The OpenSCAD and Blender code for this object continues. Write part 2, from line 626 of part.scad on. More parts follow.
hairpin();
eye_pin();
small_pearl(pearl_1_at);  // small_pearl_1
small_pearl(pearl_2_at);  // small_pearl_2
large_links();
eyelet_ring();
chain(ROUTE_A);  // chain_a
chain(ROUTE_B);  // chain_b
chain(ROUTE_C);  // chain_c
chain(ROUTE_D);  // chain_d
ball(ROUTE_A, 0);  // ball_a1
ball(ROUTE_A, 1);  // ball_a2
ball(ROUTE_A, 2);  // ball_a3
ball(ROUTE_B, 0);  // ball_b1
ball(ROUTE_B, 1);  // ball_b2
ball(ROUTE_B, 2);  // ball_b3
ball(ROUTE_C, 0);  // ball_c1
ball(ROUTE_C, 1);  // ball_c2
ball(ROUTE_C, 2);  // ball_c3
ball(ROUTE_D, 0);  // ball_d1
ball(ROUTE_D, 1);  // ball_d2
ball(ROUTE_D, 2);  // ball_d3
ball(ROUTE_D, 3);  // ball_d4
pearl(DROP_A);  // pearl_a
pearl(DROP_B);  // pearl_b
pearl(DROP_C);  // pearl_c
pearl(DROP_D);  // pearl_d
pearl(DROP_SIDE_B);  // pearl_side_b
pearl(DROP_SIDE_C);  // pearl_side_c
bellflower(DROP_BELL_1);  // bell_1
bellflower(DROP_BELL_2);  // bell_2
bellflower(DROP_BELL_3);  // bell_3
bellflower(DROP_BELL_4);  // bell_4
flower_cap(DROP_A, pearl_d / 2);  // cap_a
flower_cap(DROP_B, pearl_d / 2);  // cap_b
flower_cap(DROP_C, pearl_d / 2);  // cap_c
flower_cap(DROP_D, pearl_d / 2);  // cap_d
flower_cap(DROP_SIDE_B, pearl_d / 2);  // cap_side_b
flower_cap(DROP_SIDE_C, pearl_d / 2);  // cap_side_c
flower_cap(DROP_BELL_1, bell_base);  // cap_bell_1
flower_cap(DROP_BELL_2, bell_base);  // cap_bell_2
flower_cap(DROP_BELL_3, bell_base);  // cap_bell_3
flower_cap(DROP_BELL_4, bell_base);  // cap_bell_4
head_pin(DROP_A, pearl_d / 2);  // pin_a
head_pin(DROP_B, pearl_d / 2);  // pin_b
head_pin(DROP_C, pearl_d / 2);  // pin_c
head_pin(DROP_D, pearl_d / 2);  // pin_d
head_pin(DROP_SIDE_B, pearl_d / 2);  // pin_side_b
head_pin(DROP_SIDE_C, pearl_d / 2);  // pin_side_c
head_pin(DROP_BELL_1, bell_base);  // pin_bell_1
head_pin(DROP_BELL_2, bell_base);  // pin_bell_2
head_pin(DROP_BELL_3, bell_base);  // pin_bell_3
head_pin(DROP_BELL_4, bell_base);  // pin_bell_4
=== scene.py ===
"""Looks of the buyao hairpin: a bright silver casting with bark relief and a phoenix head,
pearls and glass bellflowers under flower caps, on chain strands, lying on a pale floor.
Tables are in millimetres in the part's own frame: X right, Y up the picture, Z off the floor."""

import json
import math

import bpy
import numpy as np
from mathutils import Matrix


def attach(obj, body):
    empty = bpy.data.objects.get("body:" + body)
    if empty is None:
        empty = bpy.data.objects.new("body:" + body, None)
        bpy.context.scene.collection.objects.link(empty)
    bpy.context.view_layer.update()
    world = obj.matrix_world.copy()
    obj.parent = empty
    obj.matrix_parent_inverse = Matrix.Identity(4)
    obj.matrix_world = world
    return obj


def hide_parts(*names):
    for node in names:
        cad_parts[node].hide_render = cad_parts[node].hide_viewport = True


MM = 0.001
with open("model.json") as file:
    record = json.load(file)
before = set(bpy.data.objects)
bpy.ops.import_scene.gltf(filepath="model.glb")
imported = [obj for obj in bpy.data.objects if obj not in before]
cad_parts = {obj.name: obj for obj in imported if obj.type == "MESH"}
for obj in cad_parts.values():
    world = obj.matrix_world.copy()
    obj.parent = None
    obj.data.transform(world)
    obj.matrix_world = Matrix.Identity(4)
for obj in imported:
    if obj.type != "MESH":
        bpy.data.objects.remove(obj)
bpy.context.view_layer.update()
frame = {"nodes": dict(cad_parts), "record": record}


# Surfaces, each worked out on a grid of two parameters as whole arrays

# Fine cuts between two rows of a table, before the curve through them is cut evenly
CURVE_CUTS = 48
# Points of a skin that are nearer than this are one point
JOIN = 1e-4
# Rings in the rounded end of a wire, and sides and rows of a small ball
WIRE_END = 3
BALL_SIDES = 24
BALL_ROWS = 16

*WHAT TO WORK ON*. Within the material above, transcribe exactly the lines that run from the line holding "flower_cap(DROP_SIDE_B, pearl_d /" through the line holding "obj.matrix_parent_inverse = Matrix.Identity(4)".

*ANSWER TO THIS EXERCISE*.
flower_cap(DROP_SIDE_B, pearl_d / 2);  // cap_side_b
flower_cap(DROP_SIDE_C, pearl_d / 2);  // cap_side_c
flower_cap(DROP_BELL_1, bell_base);  // cap_bell_1
flower_cap(DROP_BELL_2, bell_base);  // cap_bell_2
flower_cap(DROP_BELL_3, bell_base);  // cap_bell_3
flower_cap(DROP_BELL_4, bell_base);  // cap_bell_4
head_pin(DROP_A, pearl_d / 2);  // pin_a
head_pin(DROP_B, pearl_d / 2);  // pin_b
head_pin(DROP_C, pearl_d / 2);  // pin_c
head_pin(DROP_D, pearl_d / 2);  // pin_d
head_pin(DROP_SIDE_B, pearl_d / 2);  // pin_side_b
head_pin(DROP_SIDE_C, pearl_d / 2);  // pin_side_c
head_pin(DROP_BELL_1, bell_base);  // pin_bell_1
head_pin(DROP_BELL_2, bell_base);  // pin_bell_2
head_pin(DROP_BELL_3, bell_base);  // pin_bell_3
head_pin(DROP_BELL_4, bell_base);  // pin_bell_4
=== scene.py ===
"""Looks of the buyao hairpin: a bright silver casting with bark relief and a phoenix head,
pearls and glass bellflowers under flower caps, on chain strands, lying on a pale floor.
Tables are in millimetres in the part's own frame: X right, Y up the picture, Z off the floor."""

import json
import math

import bpy
import numpy as np
from mathutils import Matrix


def attach(obj, body):
    empty = bpy.data.objects.get("body:" + body)
    if empty is None:
        empty = bpy.data.objects.new("body:" + body, None)
        bpy.context.scene.collection.objects.link(empty)
    bpy.context.view_layer.update()
    world = obj.matrix_world.copy()
    obj.parent = empty
    obj.matrix_parent_inverse = Matrix.Identity(4)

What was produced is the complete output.